Sadly, these two things are sized a bit small, and spaced just far enough apart that smaller hands gripping the bow won’t be able to reach. Even with adult hands, I have to choke up on the grip for my thumb to reach the lever, or for my index finger to reach around the limb support to press the magazine release. It’s a small change, but it would improve the user experience, in my opinion.
Hitting a Bullseye
Once you’ve followed the instructions and loaded the bow, operation is simple. Pull back all the way, until you hear plastic slamming on the inside. That’s the plunger tube and breech being pulled forward by a decently strong spring. This loads the next dart in the magazine.
Once you hear that sound, you just have to release the handle. The plunger will move forward, firing the dart. Repeat until you run out of darts!
In testing, virtually all the stick magazines (aside from exotic ones like the Nerf Halo MA40 magazine) fit the blaster. The Buzz Bee 30 dart drum also fits in magazine well! Nerf drums…almost fit. The back of the drums press against the limb support plastic. Removing just a few millimeters of green plastic would make the Nerf drums compatible.
In any case, the Compound Bow already comes with 20 darts, and two ten dart flip clips that you can connect to each other. There’s also a scope that mounts on the rails, though that’s not much help at distance!
Firing darts through an airsoft-style chronograph is hard when using a bow, and can vary depending on the release. I ended up averaging around 60fps from the shots that cleanly went through, which seems a tad low. Testing based on range, however, did yield good results. Some shots landed on the roof of a neighbor’s shed behind my house – the edge of which is 85′ from my back door. So the 90′ range claims are completely plausible. For comparison, Adventure Force waffles shot from the Compound Bow hit between 70′ and 75′. I’ll have to see what numbers other uses get on their chronographs.
Rate of fire is about two shots per second. For a blaster, that’s normally just okay, but with a bow, that’s quite good!
Accuracy depends both on the darts used and practice. You’ll need to fire a few magazines worth to get the feel of using the Compound Bow.
Part of the dart velocity issue may be the dart gate design. The flap within the barrel has to stay up during the entire draw phase; when the plunger and breech are released, it holds the dart in place to load properly. At the end of the plunger tube motion, the “lock” holding it in place moves out of the way. However, the flap is spring loaded, and there’s no mechanism for lowering it!
Normally, Buzz Bee magazine-fed blasters have a manual linkage connected to the trigger, and all the pieces interface with each other. There’s no trigger on this blaster, though.

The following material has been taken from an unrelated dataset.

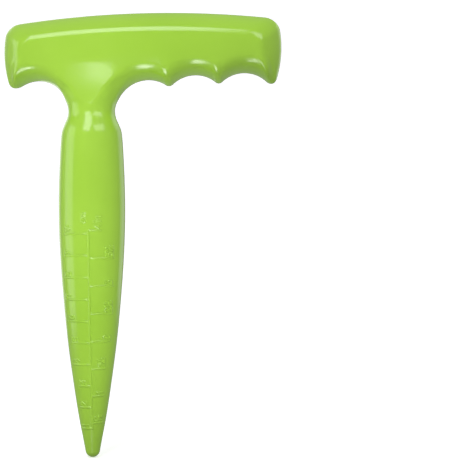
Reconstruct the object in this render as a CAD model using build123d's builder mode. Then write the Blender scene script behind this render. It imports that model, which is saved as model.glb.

Here, Buzz Bee has chosen to do two things:
- Have the dart gate free floating, but with a very weak spring.
- Omit the air restriction valve to power the dart over a longer period of time.
Thus, the dart you’re firing physically moves the dart gate out of the way. While not an efficient decision, there had to be a compromise somewhere, and the engineers tried to lessen the effects. I do wonder how well the blaster would do if it were converted to a pusher-type breech and made compatible with short darts…
As for the rest of the blaster:
The plunger has a green lever attached to the head, and the lever has a ridge that catches onto the plunger cap. When pulling the rear handle, you are compressing the main spring AND extending the plunger tube return spring. On the main spring rest, there’s a black loop of plastic that the green lever is guided into. It hits it, deflects inward, and unlatches from the plunger tube. The tube then returns forward, loading the dart, and you’re left holding the plunger and ready to fire. All we had to do was mount a slam-fire mechanism on the plunger itself!
The third picture shows the mechanism triggered be the reloading lever. It simply raises a secondary catch to hold back the plunger tube while you change magazines.
I’m actually excited to use this blaster at upcoming games, especially Humans v Zombies. Bows have never really been viable there, and this blaster finally makes that a possibility.
There are a few gripes to be made about user experience, but the Air Warriors Compound Bow largely meets the range claims on the box and accomplishes what it set out to do. If anything, it’s a unique and fun experience that, with practice, could be quite formidable. Just remember that the range in practical use will be limited, especially indoors. Not every building has an insanely high ceiling that lets you fire way up in the air!